The use of many separate buildings is far less efficient. Each site has to be purchased and prepared separately. Each requires an architect, a general contractor, and a separate process of zoning approvals. If the tenant in one building needs a bit more space, the decision must be made whether to renovate the existing building or move to a new one.
Of course, the tremendous advantages offered by the mainframe today in no way mean that companies should scrap their investment in distributed infrastructure. Today’s desktops, laptops, and handheld devices -- if properly managed -- offer tremendous capabilities to end users, especially the application presentation and local functionality. Windows, UNIX, and Linux servers similarly provide a useful middle tier for various types of application logic and processing.
In most cases, the right hosting platform for an application isn’t the mainframe, a midrange server, or a PC, but some combination of these. The right tool for the job isn’t always a hammer. Mainframe-based user interfaces are generally user vicious. The mainframe can rarely be beat as a data-hosting or application-hosting platform for high-volume, transaction-based applications. Furthermore, the mainframe is widely recognized and accepted as the premier platform for hosting bet-your-business data.

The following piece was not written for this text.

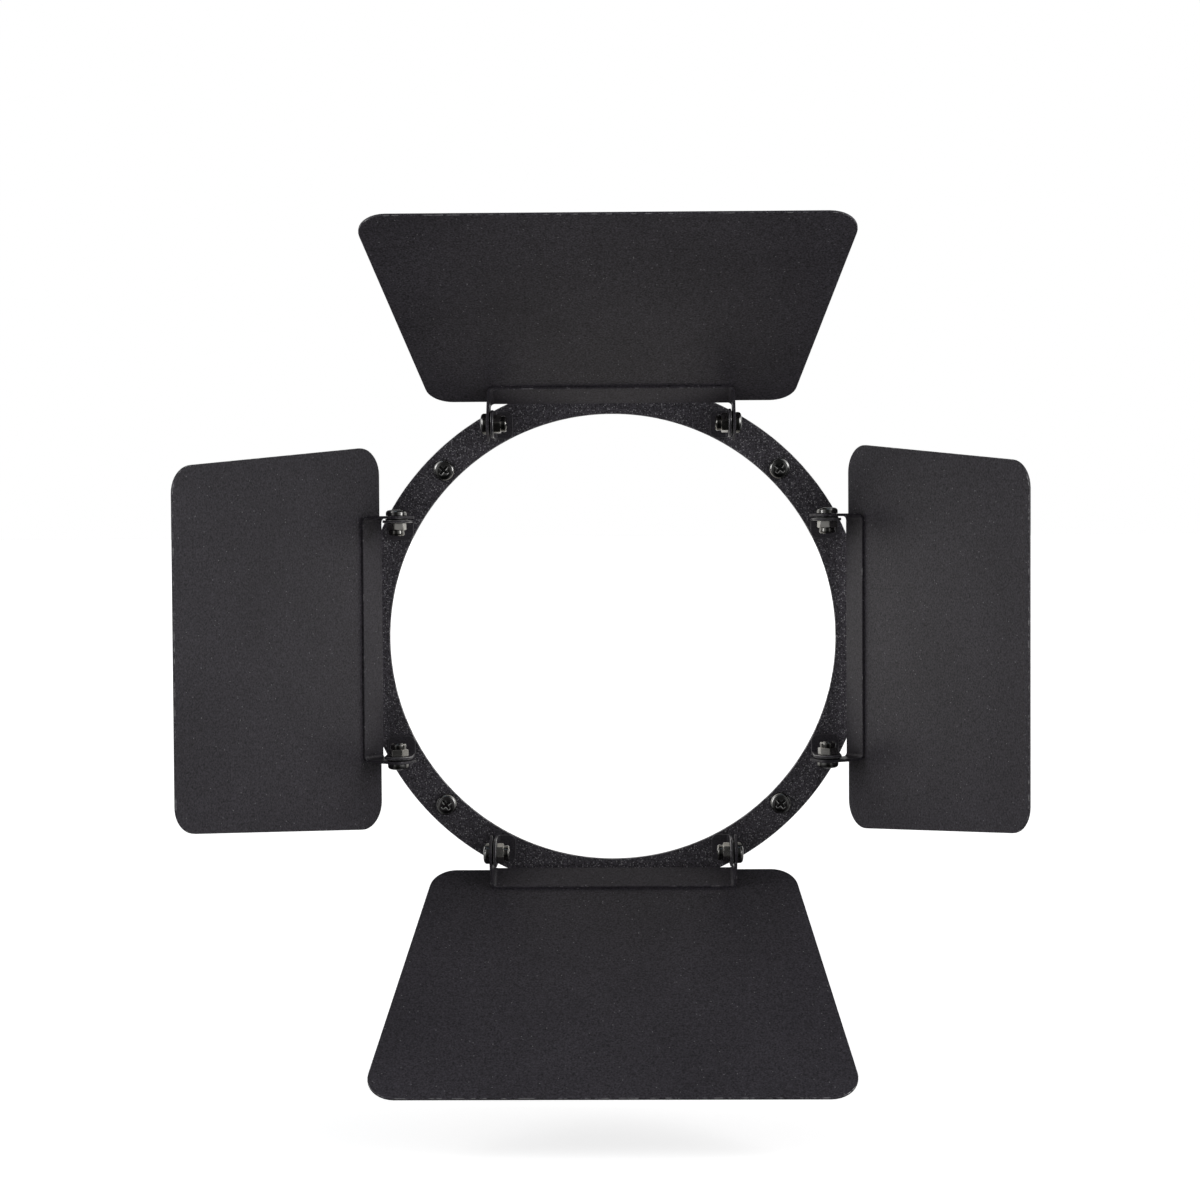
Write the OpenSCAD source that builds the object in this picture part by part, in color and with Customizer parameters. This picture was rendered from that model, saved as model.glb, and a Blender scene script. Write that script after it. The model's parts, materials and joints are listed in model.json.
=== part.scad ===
// Four-leaf barn door for a stage wash light with a round lens.
//
// A flat ring plate screws to the front of the lamp. Each of its four sides carries two hinge lugs, and
// a sheet-metal leaf swings on them. The leaf's bracket is a flat bar bent into a U: its base is welded
// to the leaf and its two ears turn on a pair of bolts, whose lock nuts set the friction that holds it.
//
// +Z is up, +X is right seen from the front, and the light leaves along -Y. The origin is the centre of
// the light opening on the rear face of the ring plate, where the part meets the lamp.
//
// A leaf's angle is 0 when it lies flat outwards, parallel to the plate, 90 when it points straight
// forward and 180 when it lies closed across the opening.

/* [Ring plate] */
// Diameter of the light opening
opening_d = 203; // [198:0.5:204]
// Outer diameter of the ring plate
plate_d = 232.5; // [232:0.5:240]
// Thickness of the ring plate
plate_t = 2; // [1.5:0.5:3]
// Pitch circle of the four screws that hold the plate to the lamp
screw_pcd = 215.6; // [215:0.1:219]

/* [Hinges] */
// Distance from the centre of the opening to each hinge axis
axis_r = 96.5; // [96:0.5:98]
// Height of the hinge axes in front of the plate
axis_h = 17; // [17:0.5:20]
// Distance from a side's centre line to the middle of each lug
lug_offset = 53.1; // [50:0.1:54]
// Width of a lug and of the bracket bar
bar_w = 12.5; // [12:0.5:13]
// Thickness of the lug, bracket and leaf sheet
sheet_t = 1.2; // [1:0.1:1.5]
// Length of the lug's foot, from the outer face of the lug
foot_l = 9; // [8:0.5:9]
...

The time has come for IT organizations to dispense with the near-religious orthodoxy with which they have focused on distributed computing over the past two decades. Distributed computing is simply too inefficient -- and the pressures on IT organizations are too great -- for companies to forego the tremendous advantages offered by today’s mainframe. The continued proliferation of multiple, disparate moving parts in the corporate IT environment benefits no one. Distributed computing is still trying to grow up to become what the mainframe already is. The sooner IT decision makers fully realize this and act accordingly, the sooner IT will be able to get ahead of the demand curve and deliver its full potential value to the business.